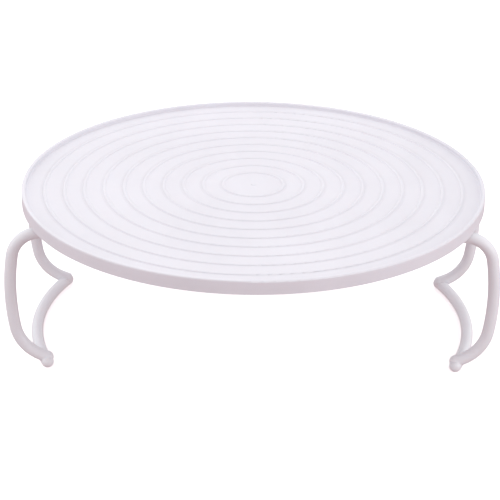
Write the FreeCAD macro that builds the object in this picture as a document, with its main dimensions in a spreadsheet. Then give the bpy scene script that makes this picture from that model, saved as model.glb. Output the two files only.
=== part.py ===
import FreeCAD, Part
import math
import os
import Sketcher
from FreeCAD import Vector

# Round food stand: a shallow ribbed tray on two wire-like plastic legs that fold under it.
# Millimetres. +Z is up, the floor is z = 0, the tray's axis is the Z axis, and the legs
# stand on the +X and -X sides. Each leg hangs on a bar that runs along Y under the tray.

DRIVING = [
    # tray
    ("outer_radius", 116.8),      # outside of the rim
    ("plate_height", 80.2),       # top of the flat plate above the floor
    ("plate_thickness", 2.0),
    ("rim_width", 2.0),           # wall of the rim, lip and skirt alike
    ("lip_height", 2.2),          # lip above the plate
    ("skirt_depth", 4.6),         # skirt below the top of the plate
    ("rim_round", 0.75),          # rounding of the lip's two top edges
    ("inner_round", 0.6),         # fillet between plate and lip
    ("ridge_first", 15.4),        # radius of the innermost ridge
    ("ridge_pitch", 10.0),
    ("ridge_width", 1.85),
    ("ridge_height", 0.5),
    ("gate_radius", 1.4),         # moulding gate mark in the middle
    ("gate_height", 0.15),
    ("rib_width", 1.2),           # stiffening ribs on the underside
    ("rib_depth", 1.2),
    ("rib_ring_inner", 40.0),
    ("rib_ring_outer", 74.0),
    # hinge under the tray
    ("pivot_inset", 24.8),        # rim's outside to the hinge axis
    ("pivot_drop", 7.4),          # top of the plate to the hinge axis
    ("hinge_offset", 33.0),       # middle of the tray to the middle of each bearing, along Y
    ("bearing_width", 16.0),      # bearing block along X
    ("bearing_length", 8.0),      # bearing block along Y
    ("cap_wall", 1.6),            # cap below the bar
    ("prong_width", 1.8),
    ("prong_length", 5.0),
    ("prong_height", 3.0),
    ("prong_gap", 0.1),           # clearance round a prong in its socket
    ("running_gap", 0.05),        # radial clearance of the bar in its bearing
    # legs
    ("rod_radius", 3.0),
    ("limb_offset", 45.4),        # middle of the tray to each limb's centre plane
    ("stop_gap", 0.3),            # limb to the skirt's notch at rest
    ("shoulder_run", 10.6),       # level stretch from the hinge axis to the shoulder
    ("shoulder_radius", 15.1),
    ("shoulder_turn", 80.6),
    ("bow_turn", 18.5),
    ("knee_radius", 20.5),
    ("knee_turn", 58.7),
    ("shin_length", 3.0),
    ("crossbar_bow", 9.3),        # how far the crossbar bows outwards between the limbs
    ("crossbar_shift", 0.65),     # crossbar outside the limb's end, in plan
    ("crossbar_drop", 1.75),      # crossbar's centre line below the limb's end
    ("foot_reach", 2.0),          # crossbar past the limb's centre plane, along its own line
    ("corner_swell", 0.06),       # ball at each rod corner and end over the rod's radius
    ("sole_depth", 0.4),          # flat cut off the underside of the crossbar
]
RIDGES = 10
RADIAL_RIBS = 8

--

DIRECTION => Starting at the first line of the data above, please restate word for word every line up to and including the one that holds "from FreeCAD import Vector", and add nothing else.

RESULT =>
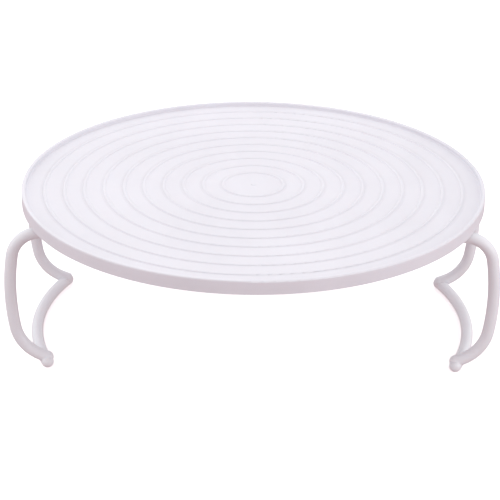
Write the FreeCAD macro that builds the object in this picture as a document, with its main dimensions in a spreadsheet. Then give the bpy scene script that makes this picture from that model, saved as model.glb. Output the two files only.
=== part.py ===
import FreeCAD, Part
import math
import os
import Sketcher
from FreeCAD import Vector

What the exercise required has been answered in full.